All these other measures of greatness are either (1) encompassed in winning majors, (2) subordinate in value to the majors, (3) a means to achieving majors or (4) completely arbitrary.  As such, I don't think it makes any sense to bother with any other measure of greatness than majors won. But one of the arguments that I find the most pernicious is that somehow there is something wrong with seeking to identify a GOAT, or even the possibility that a GOAT can be determined.  

I mean, if you follow tennis, and the game is even remotely important to you, then you obviously have no problem with determining mini-GOATs like the best player in a match, the best player at a tournament, the best player over the course of a year, and ironically, the best player in an ill-defined period of time so fashionably referred to these days as an "era". I have no clue what an era is, but if you do, and you accept there can be a best of it, isn't it just a little disingenuous to somehow conclude that for the ultimate era (all time) the best cannot be determined? Why is that? If you use the same tools used to determine all these other mini-GOATs, which you accept, what on earth is the problem with determining THE GOAT?
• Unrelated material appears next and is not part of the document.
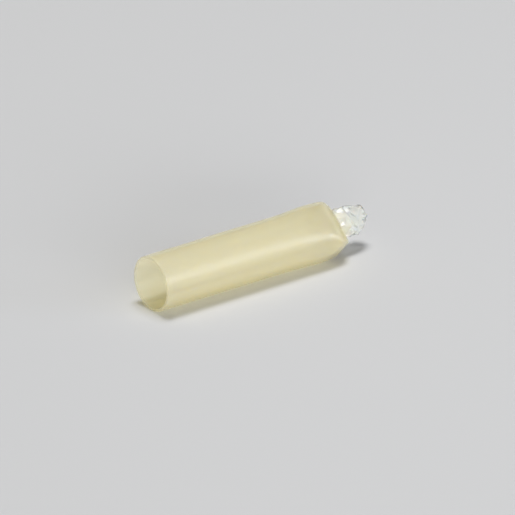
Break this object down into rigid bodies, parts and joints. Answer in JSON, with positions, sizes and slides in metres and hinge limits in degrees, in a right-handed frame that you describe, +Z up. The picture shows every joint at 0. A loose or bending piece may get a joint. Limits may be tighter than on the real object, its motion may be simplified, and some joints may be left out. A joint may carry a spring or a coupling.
{
  "type": "heat shrink end cap",
  "caption": "Heat shrink end cap: a thin translucent sleeve with one round open mouth, its other end pinched flat and sealed with hot-melt that stands out as a crumpled clear tail.",
  "frame": {"origin": "centre of the open mouth, on the sleeve's axis", "axes": "+X along the sleeve from the open mouth to the closed end, +Z up, lying on its side as it would on a bench"},
  "size_m": [0.0572, 0.012, 0.012],
  "materials": {
    "shrink_sleeve": "translucent cream-yellow polyolefin, smooth and softly glossy",
    "hot_melt_sealant": "clear to cloudy hot-melt, hardened in flat glossy facets"
  },
  "bodies": {
    "root": {"shrink_sleeve": "shrink_sleeve", "sealant_plug": "hot_melt_sealant"}
  },
  "joints": []
}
Of course, that's a big if - and strangely, it seems the only way to dispute the most obvious candidate for the GOAT, is to dispute the validity of the measure used to determine it. My question is, in exchange for what measures? What measures are superior to those measures which we know, accept and already use for nearly every other competitive evaluation in the game?

What I have tried to guard against more than anything, in arguing majors won as the best measure of greatness, is the introduction of measures of greatness that contradict those that are already established by the game's traditions, because doing so would do the one thing that, as a tennis fan, I admit I simply can't bear to do - invalidate precisely that which makes me love the game. 

If that happens, then what the hell is the point? If you're wondering, that's why it's so important to me.